19. The method according to claim 17, wherein the favorable outcome of cancer disease comprises an increased survival time or rate, a decreased rate of relapse, an increased time to relapse, and/or a reduced tumor evolution or metastasis.

20. The method according to claim 17, which comprises determining the density of FOLR2+ cells in the patient tumor sample.

21. The method according to claim 20, comprising determining the density of FOLR2+ cells in the patient tumor sample by immunohistochemical technique using anti-FOLR2 antibody.

22. The method according to claim 20, wherein the FOLR2+ cells are further TREM2− or TREM2^lowand/or CADM1−.

23. The method according to claim 17, which comprises determining the level of expression of FOLR2 gene in the patient tumor sample.

24. The method according to claim 23, which comprises determining the level of FOLR2 protein in the patient tumor sample.

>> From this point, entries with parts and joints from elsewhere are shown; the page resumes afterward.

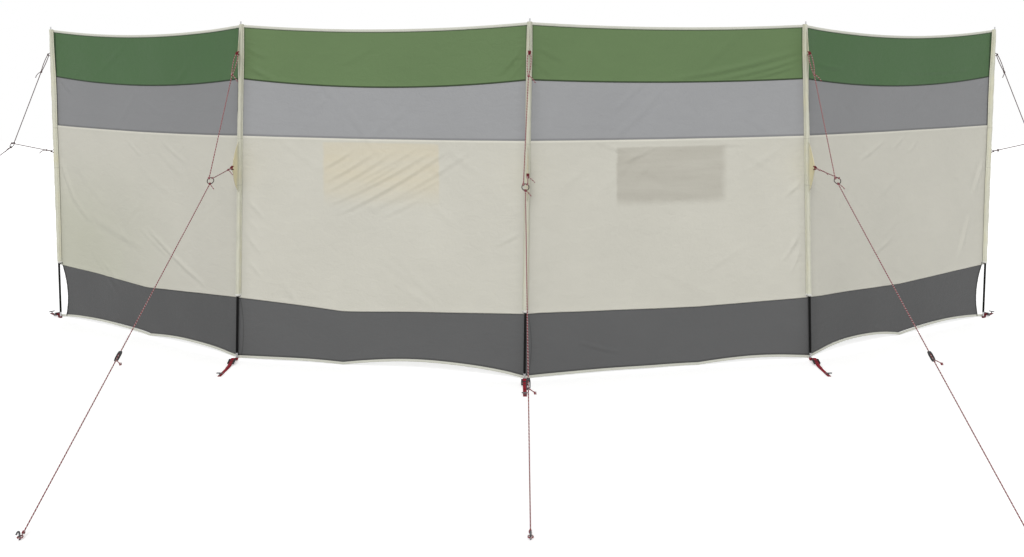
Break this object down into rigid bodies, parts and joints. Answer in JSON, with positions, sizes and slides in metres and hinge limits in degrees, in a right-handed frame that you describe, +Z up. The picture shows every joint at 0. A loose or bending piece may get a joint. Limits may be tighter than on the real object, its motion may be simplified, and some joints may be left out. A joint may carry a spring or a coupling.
{
  "type": "windbreak",
  "caption": "Cloth windbreak: banded panels in bays between upright poles in sewn sleeves, held by guy ropes with rings, sliders and pegs",
  "frame": {"origin": "flat end of the middle pole's foot pin, at ground level", "axes": "+X along the windbreak to the right as seen from its convex side, +Y to the sheltered side behind it, +Z up"},
  "size_m": [7.723, 2.5243, 1.45],
  "materials": {
    "green_cloth": "woven polyester, coated on the back",
    "grey_cloth": "woven polyester, coated on the back",
    "beige_cloth": "woven polyester, coated on the back",
    "skirt_cloth": "heavier woven polyester",
    "binding_tape": "narrow woven tape, stitched",
    "sleeve_cloth": "woven polyester, stitched",
    "pocket_cloth": "woven polyester, stitched",
    "pole_black": "black coated steel pole",
    "tip_steel": "plain zinc-grey steel",
    "ring_black": "black coated wire",
    "cord_red": "braided cord with pale reflective flecks",
    "slider_black": "moulded plastic",
    "webbing_red": "woven webbing",
    "buckle_black": "moulded plastic",
    "peg_steel": "plain steel wire"
  },
  "bodies": {
    "root": {"green_band_1": "green_cloth", "grey_band_1": "grey_cloth", "beige_band_1": "beige_cloth", "skirt_1": "skirt_cloth", "green_band_2": "green_cloth", "grey_band_2": "grey_cloth", "beige_band_2": "beige_cloth", "skirt_2": "skirt_cloth", "green_band_3": "green_cloth", "grey_band_3": "grey_cloth", "beige_band_3": "beige_cloth", "skirt_3": "skirt_cloth", "green_band_4": "green_cloth", "grey_band_4": "grey_cloth", "beige_band_4": "beige_cloth", "skirt_4": "skirt_cloth", "top_binding": "binding_tape", "bottom_binding": "binding_tape", "pole_1": "pole_black", "pole_sleeve_1": "sleeve_cloth", "guy_rope_1": "cord_red", "pole_2": "pole_black", "pole_sleeve_2": "sleeve_cloth", "guy_rope_2": "cord_red", "pole_3": "pole_black", "pole_sleeve_3": "sleeve_cloth", "guy_rope_3": "cord_red", "pole_4": "pole_black", "pole_sleeve_4": "sleeve_cloth", "guy_rope_4": "cord_red", "pole_5": "pole_black", "pole_sleeve_5": "sleeve_cloth", "guy_rope_5": "cord_red", "foot_ferrules": "tip_steel", "top_pins": "tip_steel", "storage_pocket_left": "pocket_cloth", "storage_pocket_right": "pocket_cloth", "guy_rings": "ring_black", "guy_tabs": "webbing_red", "guy_sliders": "slider_black", "foot_straps": "webbing_red", "strap_buckles": "buckle_black", "ground_pegs": "peg_steel"}
  },
  "joints": []
}
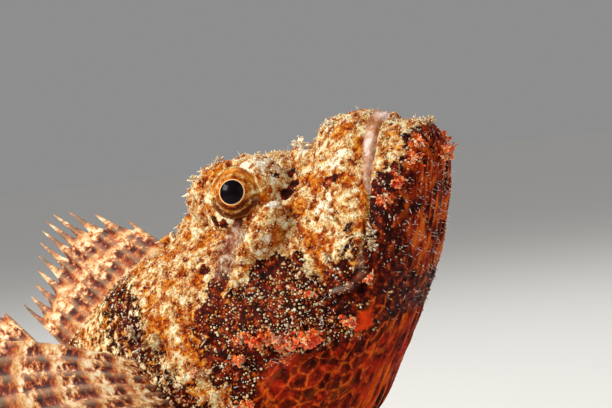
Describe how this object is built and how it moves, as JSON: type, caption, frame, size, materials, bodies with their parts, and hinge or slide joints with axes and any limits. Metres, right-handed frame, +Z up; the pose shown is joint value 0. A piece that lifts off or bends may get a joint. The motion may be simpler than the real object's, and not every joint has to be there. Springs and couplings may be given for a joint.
{
  "type": "tasselled scorpionfish model",
  "caption": "Life-size still model of a tasselled scorpionfish, resting on its fins with its head and shoulders raised.",
  "frame": {"origin": "on the floor, under the centre of the fish's box", "axes": "+X the way the head looks, +Y the fish's left side, +Z up"},
  "size_m": [0.3112, 0.2108, 0.1528],
  "materials": {
    "skin": "moist fish skin, cream and ochre mottling over maroon, finely dotted with white",
    "jaw_skin": "moist fish skin, deep red with an orange net and orange skin tassels",
    "fin": "thin mottled membrane over banded fin rays",
    "eye": "clear wet cornea over an ochre iris and a dark pupil"
  },
  "bodies": {
    "root": {"head": "skin", "lower_jaw": "jaw_skin", "gill_cover_left": "skin", "gill_cover_right": "skin", "torso": "skin", "tail": "skin", "eye_left": "eye", "eye_right": "eye", "dorsal_fin_spiny": "fin", "dorsal_fin_soft": "fin", "anal_fin": "fin", "caudal_fin": "fin", "pectoral_fin_left": "fin", "pectoral_fin_right": "fin", "pelvic_fin_left": "fin", "pelvic_fin_right": "fin"}
  },
  "joints": []
}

25. The method according to claim 17, which comprises determining the level of expression of a gene signature of tumor-associated FOLR2+ macrophages, which comprises or consists of the FOLR2, SEPP1 and SLC40A1 genes.

26. The method according to claim 25, which comprises determining the level(s) of mRNA expressed by the FOLR2 gene or the FOLR2, SEPP1 and SLC40A1 genes by RNA-Seq.

27. The method according to claim 17, further comprising a step of classification of the patient into favorable and unfavorable prognosis groups based on the level of tumor-associated FOLR2+ macrophages determined in the patient tumor sample.

28. The method according to claim 27, comprising the administration of an immune checkpoint blockage agent or an endocrine therapy agent, if the patient is classified as having a favorable prognosis.

29. The method according to claim 27, comprising the administration of a chemotherapy agent, or a combination of chemotherapy agent and immunotherapy agent or endocrine therapy agent if the patient is classified as having an unfavorable prognosis.

30. The method according to claim 17, wherein the cancer is selected from the group consisting of: breast, kidney, lung, liver, skin, uterus, brain, thyroid and adrenal gland cancer.

31. A targeted antigen delivery system comprising a FOLR2 binding ligand associated with an antigen of interest or a nucleic acid encoding the antigen in expressible form.

32. The targeted antigen delivery system according to claim 31, wherein the antigen of interest is a vaccine antigen.

33. The targeted antigen delivery system according to claim 31, wherein the FOLR2 binding ligand comprises an anti-FOLR2 antibody or fragment thereof comprising the antigen-binding site.

34. The targeted antigen delivery system according to claim 31, wherein the FOLR2 binding ligand and antigen or nucleic acid thereof are associated in a conjugate, a fusion protein or a particle.

35. A pharmaceutical composition, comprising the antigen delivery system according to claim 31, and at least one pharmaceutically acceptable vehicle, adjuvant and/or carrier.

36. A gene signature of tumor-associated FOLR2+ macrophages comprising or consisting of the FOLR2, SEPP1 and SLC40A1 genes.